The statement was issued by the Embassy on December 30.
On November 30, Estonia opened visa servicing offices in ten cities. In cooperation with the commercial Visa Management Service, the embassy opened these outlets in Nizhni Novgorod, Chelyabinsk, Novosibirsk, Rostov-on-Don, Krasnodar, Samara, Kazan, Yekaterinburg, Kaluga and Syktyvkar.
On December 21, the Embassy will open visa offices in 14 more Russian cities: Moscow, Volgograd, Izhevsk, Yaroslavl, Tver, Ufa, Ivanovo, Voronezh, Nalchik, Perm, Saratov, Tyumen, Cheboksary and Yoskar-Ola.
These offices will supplement the existing Estonian consulates in Russia.
The announcement came a couple of days after the new Estonian Ambassador to Moscow, Arti Hilpus, arrived in the Russian capital.
During a brief encounter with the newly-appointed diplomat in Kremlin, Russian President Vladimir Putin said Russia is looking forward to building a “good-neighborhood and mutually respectful relations” with Tallinn.
“The trust building would be facilitated by the border treaties coming into force,” Putin said.
In September, Estonian Foreign Minister, Marina Kaljurand, said the Estonia’s government had planned to submit the border treaties with Russia to the Riigikogu (Parliament) for sooner ratification.
Hilpus said that relations between the two countries should go forward “by small but steady steps”.
Tallinn considered the opening of the wide network of visa centers in Russia as one of those small steps. Hilpus, however, added that for the trust building, steps from both sides are required.
Hilpus previously stated it has been uneasy to build long-term relations with Russia due to the unpredictable political climate in Moscow.
In November, his Russian colleague, Ambassador Alexander Petrov, said the ratification of the border treaties would become a stimulus for further improvement in bilateral relations.

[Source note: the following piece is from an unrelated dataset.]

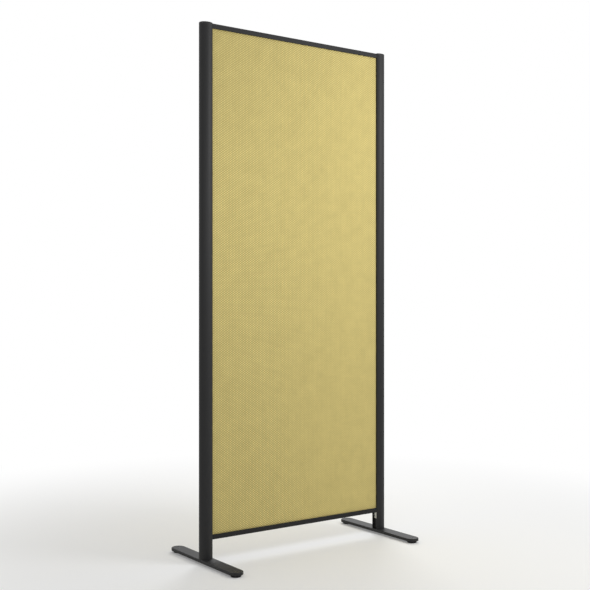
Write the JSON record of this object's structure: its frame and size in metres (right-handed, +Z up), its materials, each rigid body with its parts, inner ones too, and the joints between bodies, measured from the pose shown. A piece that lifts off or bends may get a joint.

Besides, Estonia expects that the recent tension between Moscow and Ankara after the shooting down of a Russian Su-24 jetfighter by a Turkish F-16 could, in an unexpected twist, benefit the Estonian tourism industry.
After Moscow halted charter flights to Turkish destinations in November, and Russian travel agencies were coerced in stopping selling holidays to Antalyan coastal resorts, some Russian holiday-makers may turn their eyes to Estonia, local observers hope.

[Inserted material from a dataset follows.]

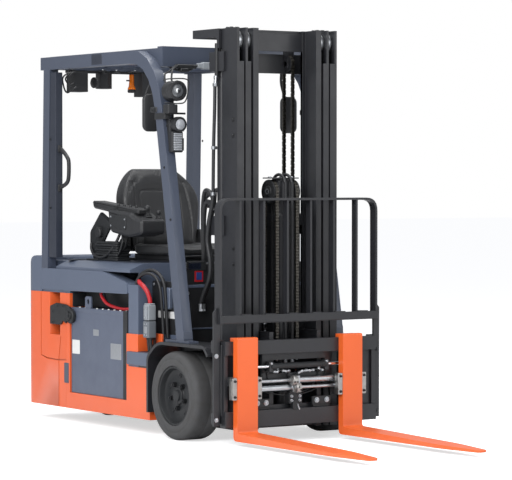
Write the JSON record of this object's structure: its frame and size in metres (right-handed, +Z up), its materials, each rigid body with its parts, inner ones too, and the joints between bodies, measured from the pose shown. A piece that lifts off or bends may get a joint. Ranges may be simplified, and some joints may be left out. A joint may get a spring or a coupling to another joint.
{
  "type": "three-wheel electric counterbalance forklift",
  "caption": "Three-wheel electric counterbalance forklift with a triple-stage mast, side shifter with fork positioner, load backrest and overhead guard.",
  "frame": {"origin": "middle of the footprint on the floor, halfway between the fork tips and the rear of the counterweight", "axes": "+X to the truck's left, +Y to its rear, +Z up; the forks point along -Y"},
  "size_m": [1.058, 3.1402, 2.108],
  "materials": {
    "orange_paint": "gloss",
    "grey_paint": "satin",
    "mast_paint": "satin",
    "steel": "satin",
    "cast_dark": "matte",
    "dark_paint": "matte",
    "tyre_rubber": "matte",
    "black_plastic": "matte",
    "vinyl": "satin",
    "connector_grey": "matte",
    "amber_lens": "gloss",
    "lamp_body": "matte"
  },
  "bodies": {
    "chassis": {"frame_body": "orange_paint", "counterweight": "orange_paint", "rear_cover": "grey_paint", "battery": "grey_paint", "floor_plate": "dark_paint", "dash_panel": "black_plastic", "steering_column": "black_plastic", "drive_axle": "cast_dark", "battery_connector": "connector_grey", "guard_roof": "grey_paint", "roof_module": "black_plastic", "beacon": "amber_lens", "grab_handle": "black_plastic", "side_beam_right": "grey_paint", "battery_stopper_right": "dark_paint", "fender_right": "dark_paint", "guard_side_right": "grey_paint", "front_lamps_right": "lamp_body", "mirror_right": "black_plastic", "side_beam_left": "grey_paint", "battery_stopper_left": "dark_paint", "fender_left": "dark_paint", "guard_side_left": "grey_paint", "front_lamps_left": "lamp_body", "mirror_left": "black_plastic"},
    "hood": {"hood": "grey_paint", "seat_base": "dark_paint", "seat_cushion": "vinyl", "seat_back": "vinyl", "armrest": "black_plastic"},
    "steering_wheel": {"steering_wheel": "black_plastic"},
    "steer_yoke": {"steer_yoke": "cast_dark"},
    "steer_wheels": {"steer_hub": "cast_dark", "steer_tyre_right": "tyre_rubber", "steer_tyre_left": "tyre_rubber"},
    "outer_mast": {"outer_mast": "mast_paint", "lift_cylinder_right": "mast_paint", "lift_cylinder_left": "mast_paint"},
    "middle_mast": {"middle_mast": "mast_paint"},
    "inner_mast": {"inner_mast": "mast_paint", "free_lift_cylinder": "mast_paint", "mast_chains": "steel"},
    "crosshead": {"crosshead": "mast_paint", "carriage_chains": "steel"},
    "carriage": {"carriage": "mast_paint"},
    "side_shifter": {"side_shifter": "mast_paint", "positioner_cylinders": "steel", "backrest": "mast_paint"},
    "drive_wheel_right": {"drive_tyre_right": "tyre_rubber", "drive_rim_right": "dark_paint"},
    "fork_right": {"fork_right": "orange_paint", "fork_clamp_right": "steel"},
    "tilt_barrel_right": {"tilt_barrel_right": "mast_paint"},
    "tilt_rod_right": {"tilt_rod_right": "steel"},
    "drive_wheel_left": {"drive_tyre_left": "tyre_rubber", "drive_rim_left": "dark_paint"},
    "fork_left": {"fork_left": "orange_paint", "fork_clamp_left": "steel"},
    "tilt_barrel_left": {"tilt_barrel_left": "mast_paint"},
    "tilt_rod_left": {"tilt_rod_left": "steel"}
  },
  "joints": [
    {"name": "drive_right_spin", "type": "hinge", "parent": "chassis", "child": "drive_wheel_right", "pos_m": [-0.44, -0.05485, 0.2285], "axis": [1, 0, 0], "continuous": true},
    {"name": "drive_left_spin", "type": "hinge", "parent": "chassis", "child": "drive_wheel_left", "pos_m": [0.44, -0.05485, 0.2285], "axis": [1, 0, 0], "continuous": true},
    {"name": "steer", "type": "hinge", "parent": "chassis", "child": "steer_yoke", "pos_m": [0, 1.34515, 0.19], "axis": [0, 0, 1], "range_deg": [-85, 85]},
    {"name": "steer_wheels_spin", "type": "hinge", "parent": "steer_yoke", "child": "steer_wheels", "pos_m": [0, 1.34515, 0.19], "axis": [1, 0, 0], "continuous": true},
    {"name": "steering_wheel_turn", "type": "hinge", "parent": "chassis", "child": "steering_wheel", "pos_m": [0, 0.23515, 1.25], "axis": [0, 0.4226, 0.9063], "range_deg": [-860, 860]},
    {"name": "hood_open", "type": "hinge", "parent": "chassis", "child": "hood", "pos_m": [0, 1.24115, 0.892], "axis": [-1, 0, 0], "range_deg": [0, 48]},
    {"name": "mast_tilt", "type": "hinge", "parent": "chassis", "child": "outer_mast", "pos_m": [0, -0.05485, 0.2285], "axis": [1, 0, 0], "range_deg": [-5, 5]},
    {"name": "tilt_barrel_right_pivot", "type": "hinge", "parent": "chassis", "child": "tilt_barrel_right", "pos_m": [-0.2, 0.34515, 0.37], "axis": [1, 0, 0], "range_deg": [-1.2, 1.2]},
    {"name": "tilt_rod_right_slide", "type": "slide", "parent": "tilt_barrel_right", "child": "tilt_rod_right", "axis": [0, -0.9892, 0.1467], "range_m": [-0.019, 0.019]},
    {"name": "tilt_barrel_left_pivot", "type": "hinge", "parent": "chassis", "child": "tilt_barrel_left", "pos_m": [0.2, 0.34515, 0.37], "axis": [1, 0, 0], "range_deg": [-1.2, 1.2]},
    {"name": "tilt_rod_left_slide", "type": "slide", "parent": "tilt_barrel_left", "child": "tilt_rod_left", "axis": [0, -0.9892, 0.1467], "range_m": [-0.019, 0.019]},
    {"name": "middle_lift", "type": "slide", "parent": "outer_mast", "child": "middle_mast", "axis": [0, 0, 1], "range_m": [0, 1.62]},
    {"name": "inner_lift", "type": "slide", "parent": "middle_mast", "child": "inner_mast", "axis": [0, 0, 1], "range_m": [0, 1.62]},
    {"name": "free_lift", "type": "slide", "parent": "inner_mast", "child": "crosshead", "axis": [0, 0, 1], "range_m": [0, 0.73], "deforming": ["mast_chains"]},
    {"name": "carriage_lift", "type": "slide", "parent": "crosshead", "child": "carriage", "axis": [0, 0, 1], "range_m": [0, 0.73], "deforming": ["carriage_chains"]},
    {"name": "side_shift", "type": "slide", "parent": "carriage", "child": "side_shifter", "axis": [1, 0, 0], "range_m": [-0.0644, 0.1356]},
    {"name": "fork_right_shift", "type": "slide", "parent": "side_shifter", "child": "fork_right", "axis": [1, 0, 0], "range_m": [-0.005, 0.19]},
    {"name": "fork_left_shift", "type": "slide", "parent": "side_shifter", "child": "fork_left", "axis": [-1, 0, 0], "range_m": [-0.005, 0.19]}
  ],
  "couplings": [
    {"joint": "steering_wheel_turn", "follows": "steer", "ratio": -10},
    {"joint": "inner_lift", "follows": "middle_lift", "ratio": 1},
    {"joint": "carriage_lift", "follows": "free_lift", "ratio": 1},
    {"joint": "fork_left_shift", "follows": "fork_right_shift", "ratio": 1},
    {"joint": "tilt_barrel_right_pivot", "follows": "mast_tilt", "ratio": 0.21428},
    {"joint": "tilt_rod_right_slide", "follows": "mast_tilt", "m_per_rad": 0.19865},
    {"joint": "tilt_barrel_left_pivot", "follows": "mast_tilt", "ratio": 0.21428},
    {"joint": "tilt_rod_left_slide", "follows": "mast_tilt", "m_per_rad": 0.19865}
  ]
}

“Safety is a key factor here,” said Kully Karring, the director of the Estonian Tourism Board.
Coordinator for inter-parliamentary relations in the Russian State Duma, Tatyana Moskalkova, believes that Russia and Estonia are entering a new phase of relations.
That new phase, she said, has been marked by “pragmatism and moral-ethical values”.

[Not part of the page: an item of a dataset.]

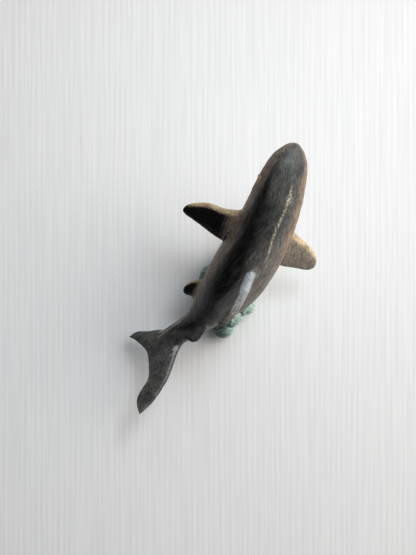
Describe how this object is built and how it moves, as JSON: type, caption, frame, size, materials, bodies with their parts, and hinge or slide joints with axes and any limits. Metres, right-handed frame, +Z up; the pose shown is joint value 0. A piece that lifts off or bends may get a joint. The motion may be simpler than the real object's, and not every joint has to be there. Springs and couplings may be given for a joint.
{
  "type": "animal figurine",
  "caption": "Shark figurine swimming head up, its back leaning to one side, standing on a small sea-green coral base",
  "frame": {"origin": "centre of the underside of the felt pad", "axes": "+Z up; +X from the tail towards the head in plan; +Y towards the shark's left"},
  "size_m": [0.1194, 0.0558, 0.0655],
  "materials": {
    "body_paint": "hand-painted charcoal over cast resin, tan on the flanks and edges, semi-gloss",
    "first_dorsal_paint": "hand-painted charcoal over cast resin, tan on the flanks and edges, semi-gloss",
    "second_dorsal_paint": "hand-painted charcoal over cast resin, tan on the flanks and edges, semi-gloss",
    "anal_paint": "hand-painted charcoal over cast resin, tan on the flanks and edges, semi-gloss",
    "left_pectoral_paint": "hand-painted charcoal over cast resin, tan on the flanks and edges, semi-gloss",
    "right_pectoral_paint": "hand-painted charcoal over cast resin, tan on the flanks and edges, semi-gloss",
    "left_pelvic_paint": "hand-painted charcoal over cast resin, tan on the flanks and edges, semi-gloss",
    "right_pelvic_paint": "hand-painted charcoal over cast resin, tan on the flanks and edges, semi-gloss",
    "caudal_paint": "hand-painted charcoal over cast resin, tan on the flanks and edges, semi-gloss",
    "left_eye_glass": "amber, polished",
    "right_eye_glass": "amber, polished",
    "first_dorsal_front_pin_steel": "plain drawn wire",
    "first_dorsal_rear_pin_steel": "plain drawn wire",
    "second_dorsal_pin_steel": "plain drawn wire",
    "anal_pin_steel": "plain drawn wire",
    "left_pectoral_pin_steel": "plain drawn wire",
    "right_pectoral_pin_steel": "plain drawn wire",
    "left_pelvic_pin_steel": "plain drawn wire",
    "right_pelvic_pin_steel": "plain drawn wire",
    "caudal_pin_steel": "plain drawn wire",
    "coral_paint": "sea-green wash over cast mineral-filled resin, matt with chalky high spots",
    "felt": "dark felt",
    "support_rod_steel": "plain drawn wire"
  },
  "bodies": {
    "root": {"body": "body_paint", "first_dorsal_fin": "first_dorsal_paint", "second_dorsal_fin": "second_dorsal_paint", "anal_fin": "anal_paint", "left_pectoral_fin": "left_pectoral_paint", "right_pectoral_fin": "right_pectoral_paint", "left_pelvic_fin": "left_pelvic_paint", "right_pelvic_fin": "right_pelvic_paint", "caudal_fin": "caudal_paint", "left_eye": "left_eye_glass", "right_eye": "right_eye_glass", "first_dorsal_front_pin": "first_dorsal_front_pin_steel", "first_dorsal_rear_pin": "first_dorsal_rear_pin_steel", "second_dorsal_pin": "second_dorsal_pin_steel", "anal_pin": "anal_pin_steel", "left_pectoral_pin": "left_pectoral_pin_steel", "right_pectoral_pin": "right_pectoral_pin_steel", "left_pelvic_pin": "left_pelvic_pin_steel", "right_pelvic_pin": "right_pelvic_pin_steel", "caudal_pin": "caudal_pin_steel", "coral_base": "coral_paint", "felt_pad": "felt", "support_rod": "support_rod_steel"}
  },
  "joints": []
}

“We have to find a ‘golden middle’ in our relations”, she told the official Parlamentskaya Gazeta newspaper, adding that there are many members of the new Estonian parliament who still remember Soviet times.
“This facilitates mutual understanding,” Moskalkova said, adding that the Duma delegation looks forward to visiting Tallinn in early 2016 for “political and humanitarian bridge-building.”